Output every line of the data exactly as it appears.

════

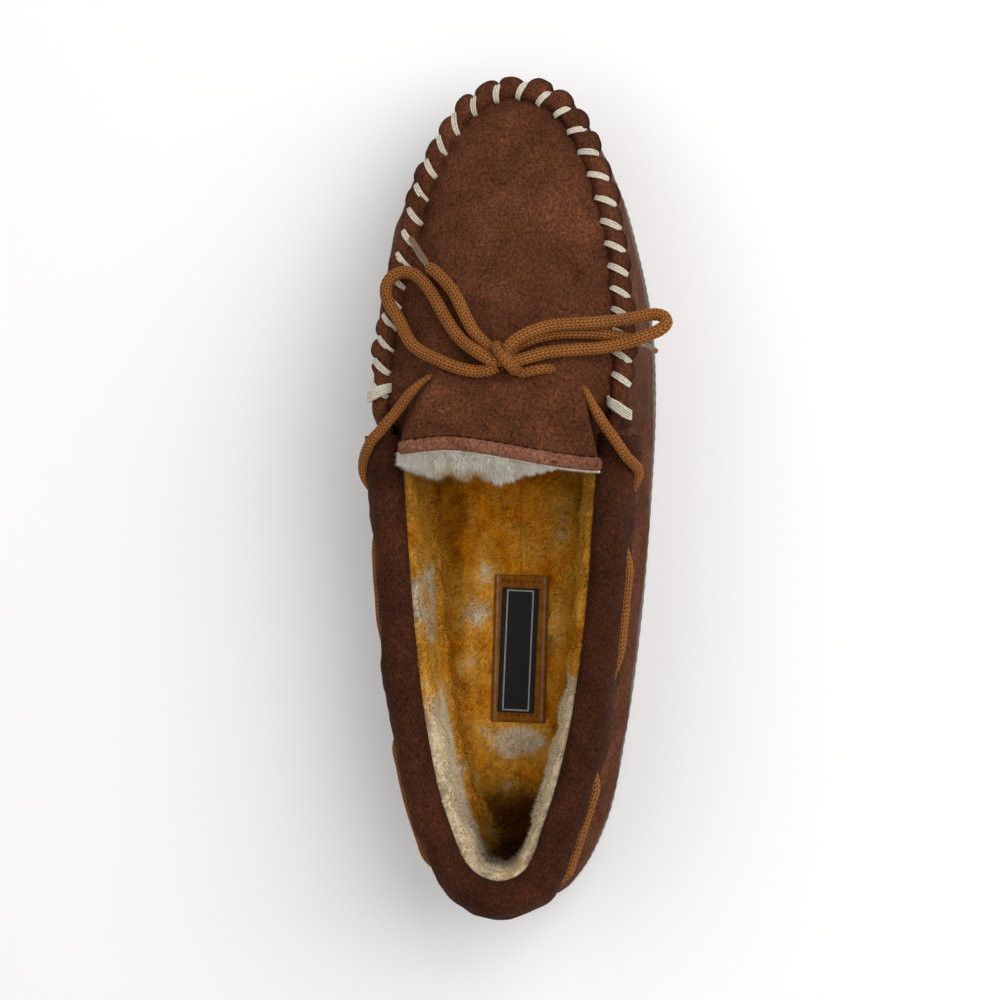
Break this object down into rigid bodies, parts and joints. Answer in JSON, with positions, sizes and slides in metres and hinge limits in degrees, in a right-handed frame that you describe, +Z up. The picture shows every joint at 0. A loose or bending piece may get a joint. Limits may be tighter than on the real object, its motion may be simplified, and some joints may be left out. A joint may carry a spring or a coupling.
{
  "type": "moccasin slipper",
  "caption": "Fleece-lined suede moccasin slipper for the right foot, with a whip-stitched apron, laced collar, tied bow and a tongue that lifts.",
  "frame": {"origin": "on the ground, under the middle of the slipper's box", "axes": "+Y to the toe, +X to the foot's outer side, +Z up"},
  "size_m": [0.1066, 0.2847, 0.0837],
  "materials": {
    "sole_rubber": "matt moulded rubber",
    "board": "fibre board",
    "foam": "soft foam",
    "fleece": "shaggy fleece, gold with cream patches",
    "patch_leather": "smooth tan leather",
    "label_weave": "fine black weave",
    "suede": "brown suede",
    "collar_suede": "dark brown suede",
    "thread": "waxed thread",
    "binding": "light brown leather tape",
    "lace_braid": "round braided cord",
    "aglet_plastic": "clear brown sleeve"
  },
  "bodies": {
    "slipper": {"outsole": "sole_rubber", "insole_board": "board", "insole_foam": "foam", "footbed_fleece": "fleece", "label_patch": "patch_leather", "woven_label": "label_weave", "vamp_wall": "suede", "heel_counter": "board", "toe_puff": "board", "side_lining": "fleece", "vamp_lining": "fleece", "apron": "suede", "collar": "collar_suede", "whip_thread": "thread", "bar_stitch_left": "thread", "bar_stitch_right": "thread", "lace_run": "lace_braid", "lace_knot": "lace_braid", "lace_loop_left": "lace_braid", "lace_loop_right": "lace_braid", "lace_end_left": "lace_braid", "lace_end_right": "lace_braid", "aglet_left": "aglet_plastic", "aglet_right": "aglet_plastic"},
    "tongue": {"tongue_flap": "suede", "tongue_lining": "fleece", "tongue_binding": "binding"}
  },
  "joints": [
    {"name": "tongue_lift", "type": "hinge", "parent": "slipper", "child": "tongue", "pos_m": [0.003, 0.0296, 0.079], "axis": [-1, 0, 0], "range_deg": [0, 45]}
  ]
}
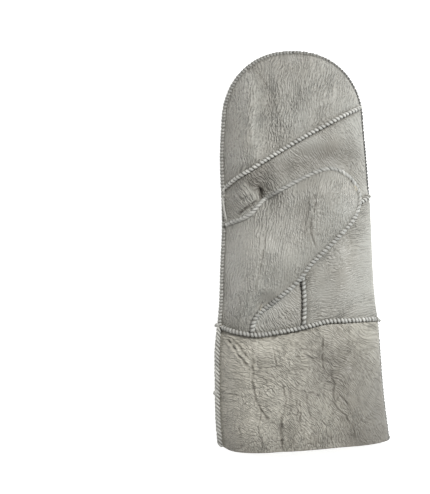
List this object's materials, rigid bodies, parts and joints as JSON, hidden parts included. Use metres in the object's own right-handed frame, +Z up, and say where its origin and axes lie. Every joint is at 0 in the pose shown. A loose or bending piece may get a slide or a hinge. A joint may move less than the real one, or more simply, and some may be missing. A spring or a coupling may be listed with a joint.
{
  "type": "leather mitten",
  "caption": "Long-cuffed shearling leather mitten for the left hand, lying palm up with the thumb folded over the palm and raised whipped seams.",
  "frame": {"origin": "centre of the bounding box in plan, on the floor", "axes": "+X from the thumb's side to the little finger's side, +Y from the hem to the fingertips, +Z up out of the palm"},
  "size_m": [0.1338, 0.3052, 0.0493],
  "materials": {
    "leather": "soft grey nappa with a slight sheen, clipped wool inside",
    "seam": "raised leather edge whipped with grey thread"
  },
  "bodies": {
    "root": {"finger_panel": "leather", "middle_panel": "leather", "palm_panel": "leather", "thumb_face_panel": "leather", "thumb_back_panel": "leather", "cuff_face_panel": "leather", "back_panel": "leather", "cuff_back_panel": "leather", "finger_seam": "seam", "thumb_seam": "seam", "palm_seam": "seam", "gusset_seam": "seam", "cuff_face_seam": "seam", "cuff_back_seam": "seam", "hand_side_seam": "seam", "cuff_left_seam": "seam", "cuff_right_seam": "seam"}
  },
  "joints": []
}
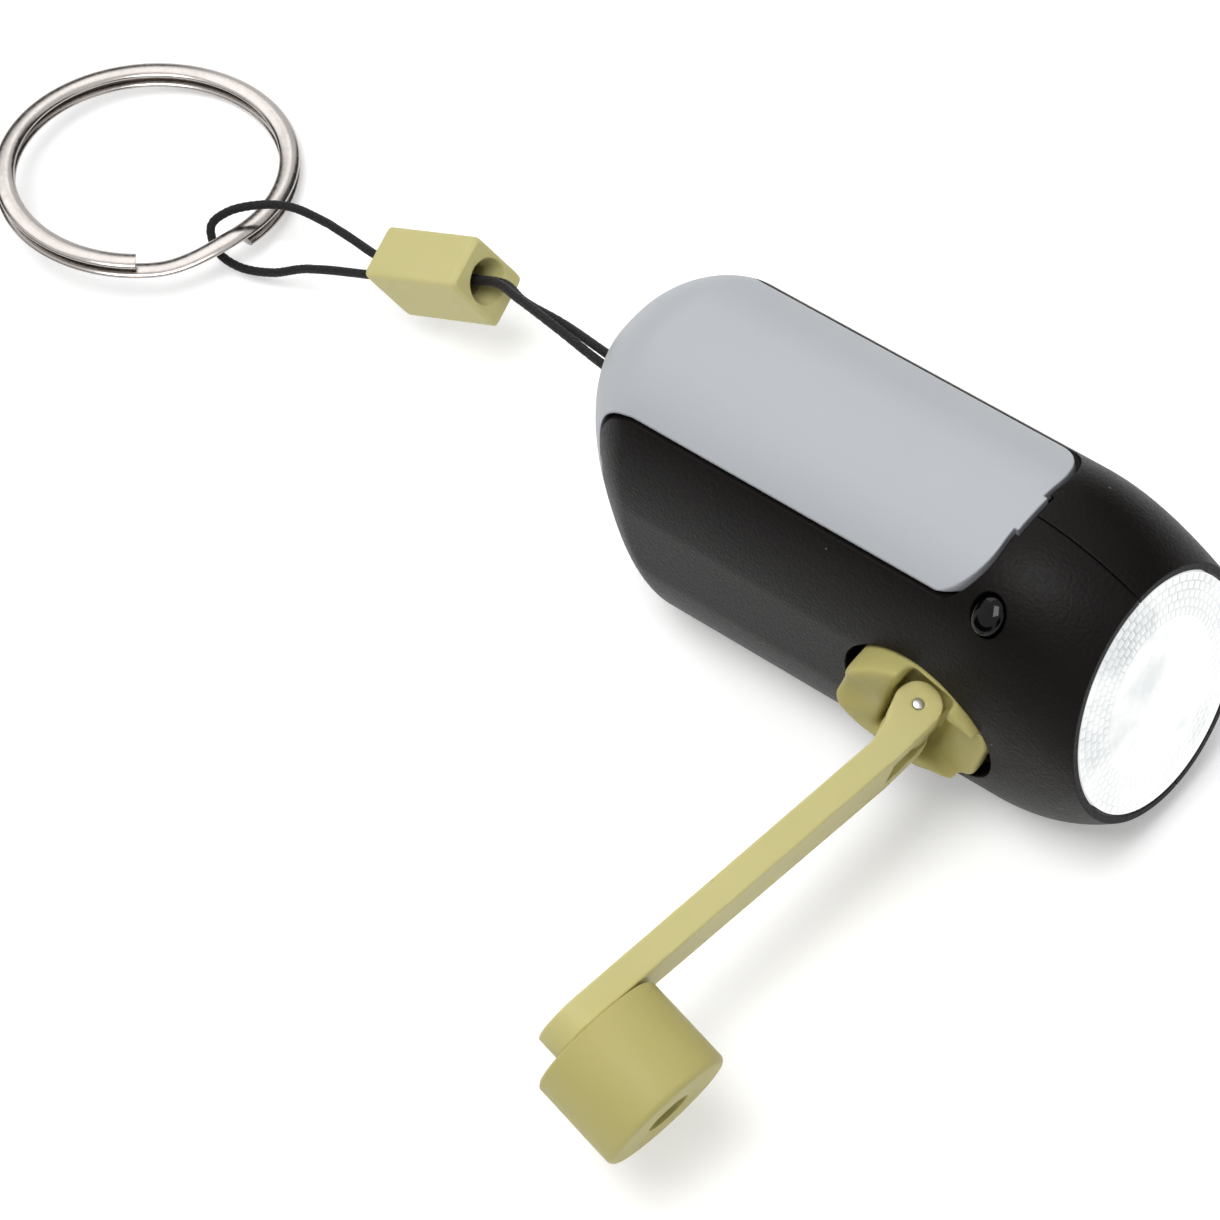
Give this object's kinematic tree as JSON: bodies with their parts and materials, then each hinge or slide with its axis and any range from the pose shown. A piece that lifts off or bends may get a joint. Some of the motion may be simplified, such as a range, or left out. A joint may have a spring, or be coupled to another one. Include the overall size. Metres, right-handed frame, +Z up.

════

* Complete response *
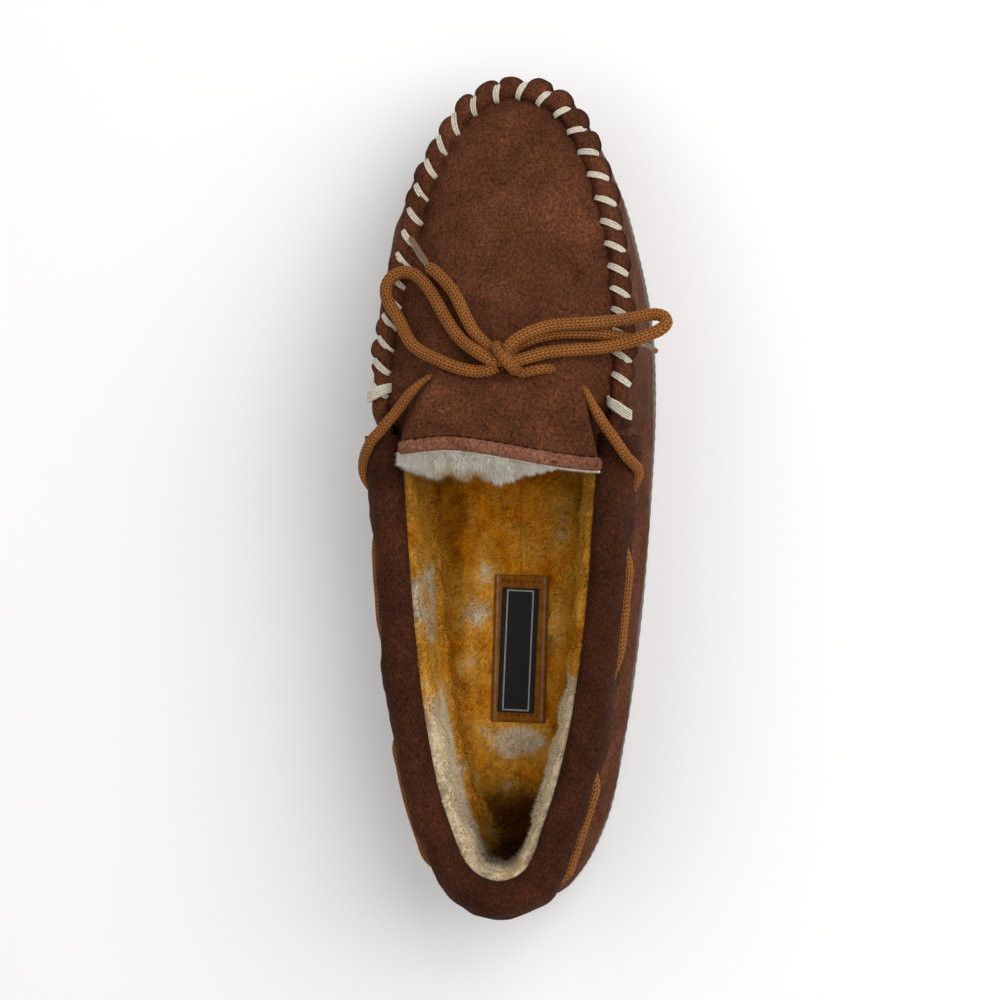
Break this object down into rigid bodies, parts and joints. Answer in JSON, with positions, sizes and slides in metres and hinge limits in degrees, in a right-handed frame that you describe, +Z up. The picture shows every joint at 0. A loose or bending piece may get a joint. Limits may be tighter than on the real object, its motion may be simplified, and some joints may be left out. A joint may carry a spring or a coupling.
{
  "type": "moccasin slipper",
  "caption": "Fleece-lined suede moccasin slipper for the right foot, with a whip-stitched apron, laced collar, tied bow and a tongue that lifts.",
  "frame": {"origin": "on the ground, under the middle of the slipper's box", "axes": "+Y to the toe, +X to the foot's outer side, +Z up"},
  "size_m": [0.1066, 0.2847, 0.0837],
  "materials": {
    "sole_rubber": "matt moulded rubber",
    "board": "fibre board",
    "foam": "soft foam",
    "fleece": "shaggy fleece, gold with cream patches",
    "patch_leather": "smooth tan leather",
    "label_weave": "fine black weave",
    "suede": "brown suede",
    "collar_suede": "dark brown suede",
    "thread": "waxed thread",
    "binding": "light brown leather tape",
    "lace_braid": "round braided cord",
    "aglet_plastic": "clear brown sleeve"
  },
  "bodies": {
    "slipper": {"outsole": "sole_rubber", "insole_board": "board", "insole_foam": "foam", "footbed_fleece": "fleece", "label_patch": "patch_leather", "woven_label": "label_weave", "vamp_wall": "suede", "heel_counter": "board", "toe_puff": "board", "side_lining": "fleece", "vamp_lining": "fleece", "apron": "suede", "collar": "collar_suede", "whip_thread": "thread", "bar_stitch_left": "thread", "bar_stitch_right": "thread", "lace_run": "lace_braid", "lace_knot": "lace_braid", "lace_loop_left": "lace_braid", "lace_loop_right": "lace_braid", "lace_end_left": "lace_braid", "lace_end_right": "lace_braid", "aglet_left": "aglet_plastic", "aglet_right": "aglet_plastic"},
    "tongue": {"tongue_flap": "suede", "tongue_lining": "fleece", "tongue_binding": "binding"}
  },
  "joints": [
    {"name": "tongue_lift", "type": "hinge", "parent": "slipper", "child": "tongue", "pos_m": [0.003, 0.0296, 0.079], "axis": [-1, 0, 0], "range_deg": [0, 45]}
  ]
}
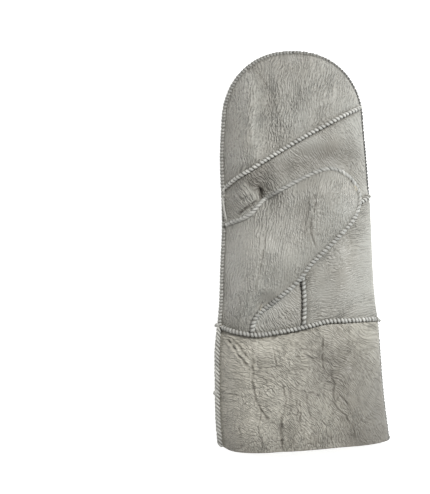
List this object's materials, rigid bodies, parts and joints as JSON, hidden parts included. Use metres in the object's own right-handed frame, +Z up, and say where its origin and axes lie. Every joint is at 0 in the pose shown. A loose or bending piece may get a slide or a hinge. A joint may move less than the real one, or more simply, and some may be missing. A spring or a coupling may be listed with a joint.
{
  "type": "leather mitten",
  "caption": "Long-cuffed shearling leather mitten for the left hand, lying palm up with the thumb folded over the palm and raised whipped seams.",
  "frame": {"origin": "centre of the bounding box in plan, on the floor", "axes": "+X from the thumb's side to the little finger's side, +Y from the hem to the fingertips, +Z up out of the palm"},
  "size_m": [0.1338, 0.3052, 0.0493],
  "materials": {
    "leather": "soft grey nappa with a slight sheen, clipped wool inside",
    "seam": "raised leather edge whipped with grey thread"
  },
  "bodies": {
    "root": {"finger_panel": "leather", "middle_panel": "leather", "palm_panel": "leather", "thumb_face_panel": "leather", "thumb_back_panel": "leather", "cuff_face_panel": "leather", "back_panel": "leather", "cuff_back_panel": "leather", "finger_seam": "seam", "thumb_seam": "seam", "palm_seam": "seam", "gusset_seam": "seam", "cuff_face_seam": "seam", "cuff_back_seam": "seam", "hand_side_seam": "seam", "cuff_left_seam": "seam", "cuff_right_seam": "seam"}
  },
  "joints": []
}
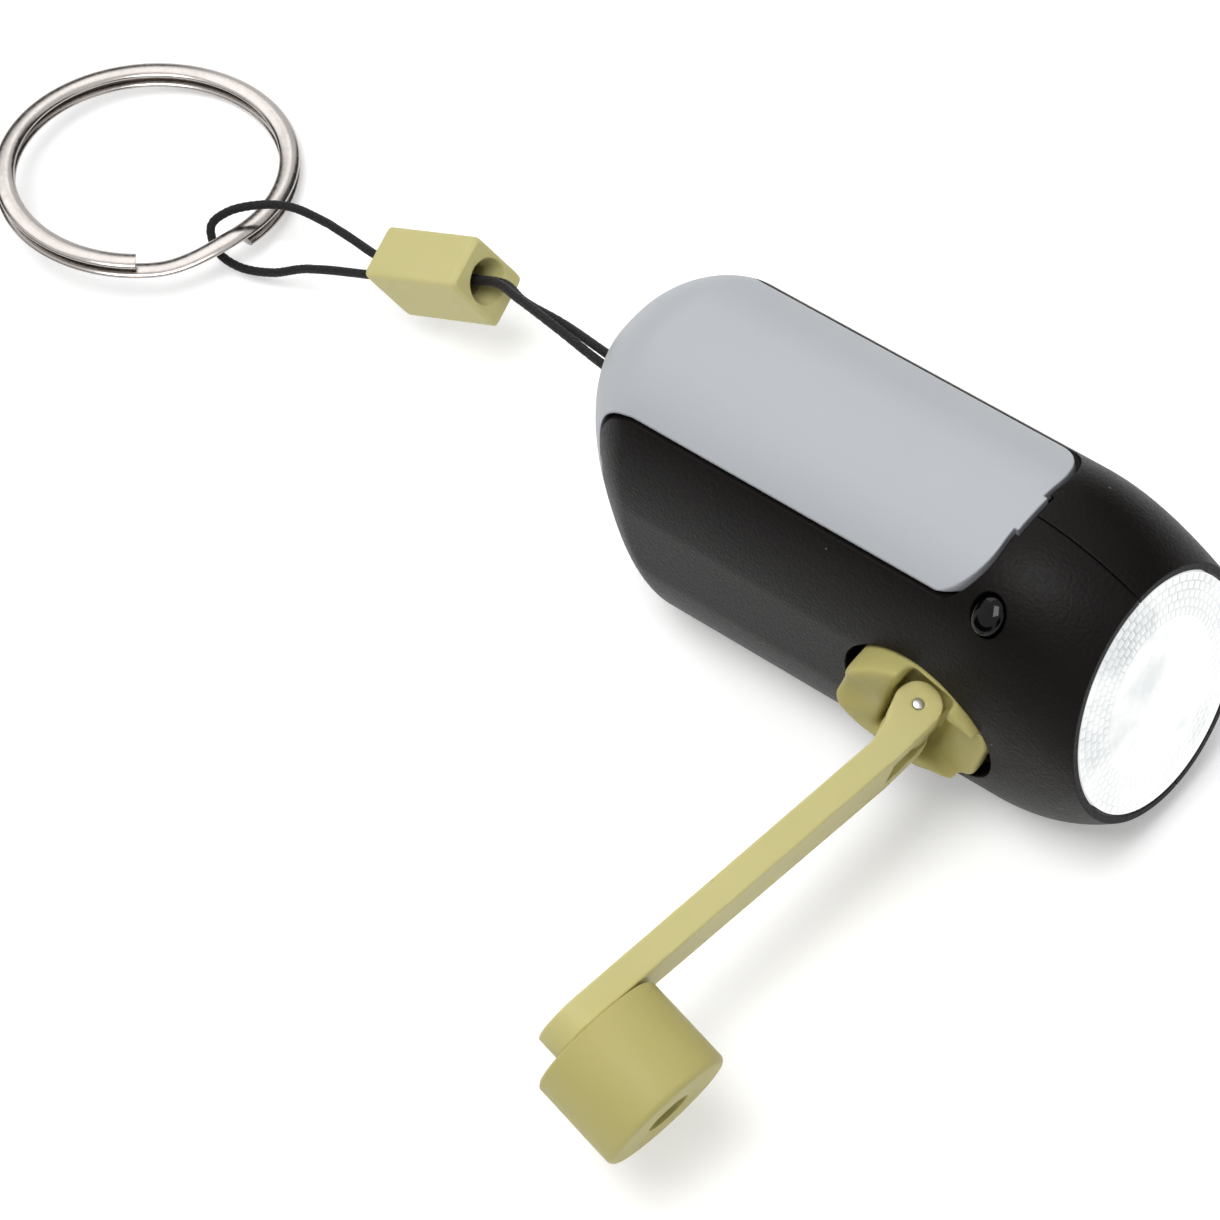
Give this object's kinematic tree as JSON: bodies with their parts and materials, then each hinge or slide with its axis and any range from the pose shown. A piece that lifts off or bends may get a joint. Some of the motion may be simplified, such as a range, or left out. A joint may have a spring, or be coupled to another one. Include the overall size. Metres, right-handed frame, +Z up.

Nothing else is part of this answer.